Objective
Make an exact copy of the lines below.

Information shown
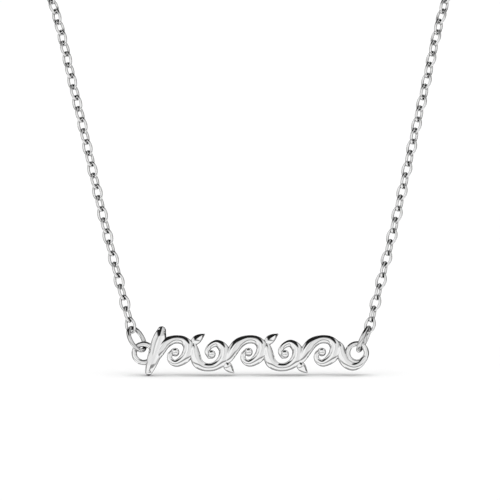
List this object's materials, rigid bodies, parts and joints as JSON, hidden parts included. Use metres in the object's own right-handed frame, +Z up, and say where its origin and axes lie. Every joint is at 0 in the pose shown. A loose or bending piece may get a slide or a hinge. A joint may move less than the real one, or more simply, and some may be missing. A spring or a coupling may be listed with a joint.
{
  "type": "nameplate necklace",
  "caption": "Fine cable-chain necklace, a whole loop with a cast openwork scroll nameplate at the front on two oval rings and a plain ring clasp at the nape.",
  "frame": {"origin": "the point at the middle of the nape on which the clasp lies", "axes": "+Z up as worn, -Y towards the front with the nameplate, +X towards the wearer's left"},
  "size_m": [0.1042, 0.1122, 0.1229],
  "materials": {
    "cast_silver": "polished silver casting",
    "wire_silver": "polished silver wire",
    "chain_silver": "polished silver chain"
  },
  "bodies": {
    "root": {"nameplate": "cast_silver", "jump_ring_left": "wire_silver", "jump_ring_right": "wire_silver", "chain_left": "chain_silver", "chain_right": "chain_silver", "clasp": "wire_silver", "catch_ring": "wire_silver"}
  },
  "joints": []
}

Exercise output
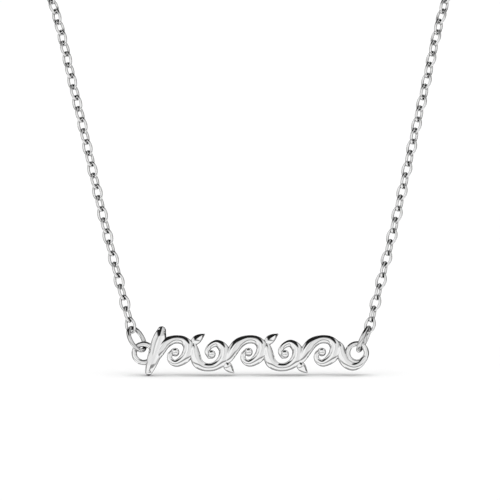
List this object's materials, rigid bodies, parts and joints as JSON, hidden parts included. Use metres in the object's own right-handed frame, +Z up, and say where its origin and axes lie. Every joint is at 0 in the pose shown. A loose or bending piece may get a slide or a hinge. A joint may move less than the real one, or more simply, and some may be missing. A spring or a coupling may be listed with a joint.
{
  "type": "nameplate necklace",
  "caption": "Fine cable-chain necklace, a whole loop with a cast openwork scroll nameplate at the front on two oval rings and a plain ring clasp at the nape.",
  "frame": {"origin": "the point at the middle of the nape on which the clasp lies", "axes": "+Z up as worn, -Y towards the front with the nameplate, +X towards the wearer's left"},
  "size_m": [0.1042, 0.1122, 0.1229],
  "materials": {
    "cast_silver": "polished silver casting",
    "wire_silver": "polished silver wire",
    "chain_silver": "polished silver chain"
  },
  "bodies": {
    "root": {"nameplate": "cast_silver", "jump_ring_left": "wire_silver", "jump_ring_right": "wire_silver", "chain_left": "chain_silver", "chain_right": "chain_silver", "clasp": "wire_silver", "catch_ring": "wire_silver"}
  },
  "joints": []
}